Fri, Jan 18, 2019 - Page 3 News List

Ministry to monitor CPTPP talks for membership hints

Staff writer, with CNA

Taiwan would closely watch membership expansion discussions for the Comprehensive and Progressive Agreement for Trans-Pacific Partnership (CPTPP) to be held tomorrow to prepare for a push to join the trade bloc, a Ministry of Foreign Affairs official said yesterday.

Department of International Cooperation and Economic Affairs Director-General Phoebe Yeh (葉非比) told a press conference in Taipei that the meeting to be held in Tokyo has expansion of the pact’s membership on the agenda.

Although the 11-member CPTPP officially came into force on Dec. 30, four of its members — Brunei, Malaysia, Chile and Peru — have yet to complete the ratification process, Yeh said.
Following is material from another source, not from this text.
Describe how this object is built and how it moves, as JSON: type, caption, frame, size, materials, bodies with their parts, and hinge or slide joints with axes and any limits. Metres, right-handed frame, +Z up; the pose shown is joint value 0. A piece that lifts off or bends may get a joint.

It is thus likely that tomorrow’s meeting would focus on the rules of membership expansion rather than potential members, she said.

The ministry would closely monitor the talks and respond accordingly, she said.

Taiwan is in constant contact with Japan in the hope of winning its support for possible inclusion as a new CPTPP member, Yeh said.

However, Yeh also said that the passage of a referendum on Nov. 24 last year to maintain a ban on food imports from five Japanese prefectures presents an obstacle for inclusion in the CPTPP.

“We are continuing talks to convince Japanese officials that the food ban issue and Taiwan’s inclusion in the CPTPP should be discussed separately,” she said.

After the referendum, Japanese Minister of Foreign Affairs Taro Kono expressed disappointment at the result and said that his government would consider filing a complaint with the WTO over the ban, which has been in place since the Fukushima Dai-ichi nuclear plant disaster in Japan in March 2011.

Kono also said that a decision to maintain the ban might hamper Taiwan’s efforts to join the CPTPP.

The multilateral trade pact has 11 signatories — New Zealand, Australia, Canada, Chile, Peru, Mexico, Japan, Brunei, Malaysia, Singapore and Vietnam — which together represent about 16 percent of global economic output and 500 million people.

Separately yesterday, in a meeting at the Presidential Office, President Tsai Ing-wen (蔡英文) also sought CPTPP support from visiting Japanese House of Representatives member Katsuyuki Kawai, who serves as a special foreign affairs adviser to Japanese Prime Minister Shinzo Abe.

Tsai pledged to continue communications with Japan on the import ban issue in accordance with the spirit of the WTO, in the hope of finding a solution that both sides find acceptable.